On assiste sans doute au retour de l’ancien débat philosophique, toujours pas tranché depuis Athènes, sur le plafond du droit et les limites des libertés, qui peuvent être élastiques, mais sans toucher  au noyau dur, qui doit rester intouchable. Ce débat a connu son apogée entre 1787 et 1793, années durant lesquelles la Constitution US a été adoptée (1797), puis la Déclaration des droits de l’homme et du citoyen (1789), la Constitution US a été modifiée (1791), la Constitution française a été adoptée (1793).
La même question est en débat aujourd’hui : y a-t-il des droits et des libertés au-dessus du législatif ou bien toutes les lois et libertés peuvent-elles être fixées dans des lois votées par le Parlement ? Les Usaméricains de l’époque ont établi qu’il y avait des règles fondamentales qu’on ne peut soumettre au vote [les amendements à la Constitution, NdT], tandis que les Français ont accepté le principe du vote sur tout droit, de manière à ce que les générations futures ne soient pas privées de leur droit de changer de lois et de concepts.

La Déclaration universelle des droits de l’Homme (1948), comme document éthique, n’a pas force de loi contraignante, mais le Pacte international relatif aux droits civils et politiques (1966) a restreint la liberté de croyance dans l’alinéa 3 de son Article 18 : « La liberté de manifester sa religion ou ses convictions ne peut faire l’objet que des seules restrictions prévues par la loi et qui sont nécessaires à la protection de la sécurité, de l’ordre et de la santé publique, ou de la morale ou des libertés et droits fondamentaux d’autrui. » Le flou introduit par ces termes généraux, reflet de l’hypocrisie des pays qui ont rédigé ce pacte, illustre bien la fragilité des droits humains, et ouvre la porte à tous les extrémismes, qui s‘engouffrent ainsi dans la brèche pour tenter de profiter  des droits accordés aux minorités, notamment dans le domaine religieux.
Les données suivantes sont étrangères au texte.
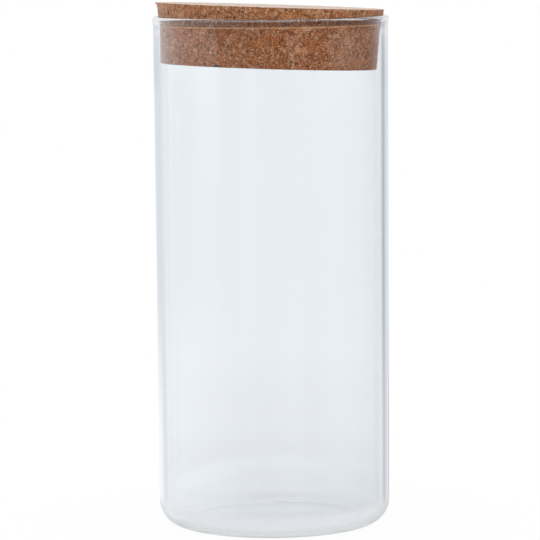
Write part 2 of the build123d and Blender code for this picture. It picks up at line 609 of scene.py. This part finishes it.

Les seules voix contestataires autorisées restent les ONG des droits humains et le Conseil des droits humains de l’ONU.

Dans les affaires concernant des minorités, le vote de la majorité est une manière d’imposer le pouvoir de celle-ci sur celles-là au nom du droit et de la démocratie. Cette procédure, pour aller dans le sens du progrès et du respect de la dignité humaine, exige un haut niveau éthique et culturel, afin que la majorité se sente en mesure d’imposer le respect à tout le monde, en acceptant toutes les petites composantes en elle, sur lesquelles elle doit exercer une attraction et non un rejet.

Ce précepte  a été complètement absent des campagnes référendaires démagogiques, imprégnées  de facteurs négatifs comme la haine de l’étranger ou la peur de l’Islam.

Il est vrai que le vote de 57% des Suisses sur une cause qui concerne directement 4% des habitants – le pourcentage des Musulmans dans la Confédération helvétique – signifie que plus de 40% ont un sens civique qui respecte le principe de la liberté de croyance et l’architecture rituelle de l’autre, selon les grands principes des droits à la différence. Mais le danger consiste, à notre avis dans le fait qu’une majorité refuse une représentation de l’Islam ancrée et intégrée dans la vision imaginaire collective européenne d’une mosquée. Une représentation qui remonte à bien avant la déclaration des Droits de l’homme et du citoyen du 1789 ou même la révolte de Genève et sa République. Plus important qu’une simple représentation psycho-anthropologique et architecturale, les minarets existaient des siècles avant le mouvement politique islamique. Et il va sans dire que des notables islamistes ne considèrent pas les minarets comme obligation pour les lieux de culte musulman (sic!). Ramener les minarets à l’activisme islamiste devient un fantasme qui suscite la pitié plus qu’autre chose, car il reste en dessous du niveau d’une discussion digne d’une société civilisée. Il est tout aussi regrettable qu’un nombre de ceux qui prennent position pour les minarets n’argumentent pas à partir de principes mais mettent en avant les conséquences néfastes sur les relations avec les pays musulmans, mélangeant la pratique du droit et les rapports de force intérieurs et extérieurs. C’est dire le niveau de régression des droits humains en Europe. Si Jean-Jacques Rousseau était parmi nous lors du référendum, est-ce qu’il aurait adressé sa célèbre Lettre à la République de Genève (1754) une seconde fois, proclamant sa fierté d’une citoyenneté qui met sur un pied d’égalité les droits de tous? N’est-il pas effrayant que certaines régions qui n’ont jamais vu des mosquées votent à plus de 90 % en faveur de mosquées sans minarets qu’ils ne verront sans doute jamais?

L’être humain n’est pas seulement l’ennemi de ce qu’il ignore, il peut même être dans bien des cas son propre ennemi lorsqu’il ne voit dans l’autre que les aspects mauvais et dangereux.